• TASK STATEMENT:
How many lines in these records hold the string "rigid"? State only that number.

• DATASET:
- - - - -
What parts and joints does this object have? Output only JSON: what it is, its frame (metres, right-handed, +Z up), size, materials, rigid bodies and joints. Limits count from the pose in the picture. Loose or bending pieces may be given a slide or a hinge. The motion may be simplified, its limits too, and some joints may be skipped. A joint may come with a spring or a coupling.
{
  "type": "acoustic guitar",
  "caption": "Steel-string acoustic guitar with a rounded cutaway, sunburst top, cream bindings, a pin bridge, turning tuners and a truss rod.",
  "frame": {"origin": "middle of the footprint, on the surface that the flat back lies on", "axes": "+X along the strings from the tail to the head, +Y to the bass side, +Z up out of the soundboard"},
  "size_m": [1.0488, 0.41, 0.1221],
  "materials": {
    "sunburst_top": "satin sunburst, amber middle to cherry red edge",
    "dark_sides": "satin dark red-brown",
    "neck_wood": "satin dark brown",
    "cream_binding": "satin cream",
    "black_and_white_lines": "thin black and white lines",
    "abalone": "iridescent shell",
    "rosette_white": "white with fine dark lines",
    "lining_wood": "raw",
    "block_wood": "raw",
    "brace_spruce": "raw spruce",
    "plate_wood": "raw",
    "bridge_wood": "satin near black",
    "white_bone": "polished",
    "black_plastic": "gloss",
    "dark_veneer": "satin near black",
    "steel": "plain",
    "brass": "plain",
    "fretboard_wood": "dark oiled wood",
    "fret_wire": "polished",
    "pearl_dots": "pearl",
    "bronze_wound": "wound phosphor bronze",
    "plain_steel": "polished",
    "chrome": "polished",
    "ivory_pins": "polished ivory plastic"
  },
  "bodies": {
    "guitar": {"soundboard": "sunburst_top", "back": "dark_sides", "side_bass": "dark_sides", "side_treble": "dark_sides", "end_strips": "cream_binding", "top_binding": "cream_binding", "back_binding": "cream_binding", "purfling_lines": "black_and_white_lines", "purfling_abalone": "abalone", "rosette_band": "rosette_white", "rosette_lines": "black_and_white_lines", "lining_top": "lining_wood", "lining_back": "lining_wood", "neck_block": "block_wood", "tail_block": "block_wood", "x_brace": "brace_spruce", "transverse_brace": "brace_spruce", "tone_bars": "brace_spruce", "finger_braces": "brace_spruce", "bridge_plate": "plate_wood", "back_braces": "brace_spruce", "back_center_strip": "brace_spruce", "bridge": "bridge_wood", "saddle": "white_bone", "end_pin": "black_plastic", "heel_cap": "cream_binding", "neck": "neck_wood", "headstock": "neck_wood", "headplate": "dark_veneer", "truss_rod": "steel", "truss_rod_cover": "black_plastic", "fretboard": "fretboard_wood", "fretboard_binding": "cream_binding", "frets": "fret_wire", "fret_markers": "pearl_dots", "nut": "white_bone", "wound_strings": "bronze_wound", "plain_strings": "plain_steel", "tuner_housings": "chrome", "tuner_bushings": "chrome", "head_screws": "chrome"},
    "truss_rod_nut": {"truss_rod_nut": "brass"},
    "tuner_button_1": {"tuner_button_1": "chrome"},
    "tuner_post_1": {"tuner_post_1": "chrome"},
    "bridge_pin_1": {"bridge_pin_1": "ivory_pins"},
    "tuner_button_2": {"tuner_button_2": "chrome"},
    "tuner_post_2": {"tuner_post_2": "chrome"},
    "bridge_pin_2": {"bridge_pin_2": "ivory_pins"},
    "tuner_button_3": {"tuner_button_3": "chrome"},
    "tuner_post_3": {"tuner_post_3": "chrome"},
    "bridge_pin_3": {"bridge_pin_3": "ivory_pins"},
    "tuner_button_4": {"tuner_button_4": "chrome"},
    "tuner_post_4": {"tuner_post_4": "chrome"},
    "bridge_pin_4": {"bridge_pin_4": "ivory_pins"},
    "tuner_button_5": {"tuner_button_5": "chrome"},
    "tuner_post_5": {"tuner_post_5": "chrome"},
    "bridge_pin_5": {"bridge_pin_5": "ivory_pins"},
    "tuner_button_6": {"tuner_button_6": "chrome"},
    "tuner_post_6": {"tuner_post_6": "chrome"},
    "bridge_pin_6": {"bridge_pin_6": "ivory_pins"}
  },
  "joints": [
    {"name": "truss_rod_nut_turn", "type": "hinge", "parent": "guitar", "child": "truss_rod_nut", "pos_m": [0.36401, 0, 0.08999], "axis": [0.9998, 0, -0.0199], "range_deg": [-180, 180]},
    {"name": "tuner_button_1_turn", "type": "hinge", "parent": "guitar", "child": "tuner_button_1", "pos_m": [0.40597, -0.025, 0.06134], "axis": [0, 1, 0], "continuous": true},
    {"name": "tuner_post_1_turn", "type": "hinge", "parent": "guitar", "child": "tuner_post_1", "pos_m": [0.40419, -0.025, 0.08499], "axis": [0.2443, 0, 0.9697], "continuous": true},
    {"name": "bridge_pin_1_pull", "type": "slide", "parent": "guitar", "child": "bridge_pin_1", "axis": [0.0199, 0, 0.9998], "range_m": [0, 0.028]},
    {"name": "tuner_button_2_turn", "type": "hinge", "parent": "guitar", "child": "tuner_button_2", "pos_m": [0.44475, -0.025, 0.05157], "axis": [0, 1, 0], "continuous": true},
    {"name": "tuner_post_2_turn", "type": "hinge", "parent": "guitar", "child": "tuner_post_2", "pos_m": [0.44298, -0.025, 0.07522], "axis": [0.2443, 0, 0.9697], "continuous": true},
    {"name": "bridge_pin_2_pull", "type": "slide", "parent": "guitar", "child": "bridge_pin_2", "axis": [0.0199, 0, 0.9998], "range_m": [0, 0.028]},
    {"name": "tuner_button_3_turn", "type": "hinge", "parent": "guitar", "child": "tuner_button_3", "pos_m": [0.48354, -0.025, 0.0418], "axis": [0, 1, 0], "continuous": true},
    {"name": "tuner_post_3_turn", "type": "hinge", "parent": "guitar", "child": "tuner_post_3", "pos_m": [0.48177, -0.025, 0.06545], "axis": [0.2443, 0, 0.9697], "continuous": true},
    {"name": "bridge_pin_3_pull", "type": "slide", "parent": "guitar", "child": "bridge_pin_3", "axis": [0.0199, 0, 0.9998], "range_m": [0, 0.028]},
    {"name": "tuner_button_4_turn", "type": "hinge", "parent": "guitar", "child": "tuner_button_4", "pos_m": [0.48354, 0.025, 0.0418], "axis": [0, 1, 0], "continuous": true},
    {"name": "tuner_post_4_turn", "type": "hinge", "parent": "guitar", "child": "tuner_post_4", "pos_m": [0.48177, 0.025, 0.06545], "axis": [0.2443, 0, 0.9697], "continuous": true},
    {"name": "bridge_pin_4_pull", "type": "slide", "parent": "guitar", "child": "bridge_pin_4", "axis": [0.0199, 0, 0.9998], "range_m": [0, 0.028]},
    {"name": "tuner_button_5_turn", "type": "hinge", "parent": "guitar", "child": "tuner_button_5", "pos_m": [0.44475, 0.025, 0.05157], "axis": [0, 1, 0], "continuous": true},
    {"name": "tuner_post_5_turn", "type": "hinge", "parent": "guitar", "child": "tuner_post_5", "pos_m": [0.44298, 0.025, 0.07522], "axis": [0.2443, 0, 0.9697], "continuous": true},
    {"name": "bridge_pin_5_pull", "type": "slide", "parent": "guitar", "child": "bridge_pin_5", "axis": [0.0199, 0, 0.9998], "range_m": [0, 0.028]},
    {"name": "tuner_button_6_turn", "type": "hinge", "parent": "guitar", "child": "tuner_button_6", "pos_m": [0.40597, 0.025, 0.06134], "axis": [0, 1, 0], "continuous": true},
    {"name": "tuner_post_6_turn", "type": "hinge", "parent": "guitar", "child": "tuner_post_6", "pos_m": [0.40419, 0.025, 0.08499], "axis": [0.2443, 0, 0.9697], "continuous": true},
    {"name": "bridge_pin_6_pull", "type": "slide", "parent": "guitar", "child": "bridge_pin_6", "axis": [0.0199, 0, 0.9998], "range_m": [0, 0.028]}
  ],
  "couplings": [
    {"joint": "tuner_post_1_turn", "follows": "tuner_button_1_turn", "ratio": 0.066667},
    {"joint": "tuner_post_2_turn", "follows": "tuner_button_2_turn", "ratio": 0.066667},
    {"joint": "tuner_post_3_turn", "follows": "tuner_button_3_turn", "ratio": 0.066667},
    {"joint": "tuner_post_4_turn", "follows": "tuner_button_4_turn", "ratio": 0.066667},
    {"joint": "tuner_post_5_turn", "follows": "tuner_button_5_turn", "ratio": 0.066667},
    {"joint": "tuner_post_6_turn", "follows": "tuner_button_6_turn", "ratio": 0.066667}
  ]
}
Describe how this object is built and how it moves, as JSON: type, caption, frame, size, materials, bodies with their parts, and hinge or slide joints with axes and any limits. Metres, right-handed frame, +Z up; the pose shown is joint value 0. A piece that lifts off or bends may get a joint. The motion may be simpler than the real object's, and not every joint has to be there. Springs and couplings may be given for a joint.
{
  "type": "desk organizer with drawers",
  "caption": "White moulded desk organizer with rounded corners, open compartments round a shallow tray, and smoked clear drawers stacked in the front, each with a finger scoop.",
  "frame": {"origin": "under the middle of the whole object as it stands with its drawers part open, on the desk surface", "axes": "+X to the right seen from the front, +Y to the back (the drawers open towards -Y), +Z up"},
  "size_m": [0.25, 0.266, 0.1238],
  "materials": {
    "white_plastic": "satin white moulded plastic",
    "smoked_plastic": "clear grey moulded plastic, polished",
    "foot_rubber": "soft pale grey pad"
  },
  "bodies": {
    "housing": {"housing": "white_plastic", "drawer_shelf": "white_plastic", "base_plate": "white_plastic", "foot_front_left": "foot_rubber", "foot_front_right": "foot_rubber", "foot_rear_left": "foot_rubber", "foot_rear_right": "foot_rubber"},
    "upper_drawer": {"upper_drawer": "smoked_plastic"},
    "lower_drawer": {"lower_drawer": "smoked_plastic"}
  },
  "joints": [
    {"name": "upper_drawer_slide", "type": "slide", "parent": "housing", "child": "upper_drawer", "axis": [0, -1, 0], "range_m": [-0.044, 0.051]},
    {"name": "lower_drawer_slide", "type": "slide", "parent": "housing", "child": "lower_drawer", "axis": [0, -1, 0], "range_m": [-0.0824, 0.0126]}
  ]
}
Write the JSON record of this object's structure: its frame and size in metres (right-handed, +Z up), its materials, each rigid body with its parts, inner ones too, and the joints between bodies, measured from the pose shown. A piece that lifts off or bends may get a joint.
- - - - -
• RESPONSE TO THIS TASK:
2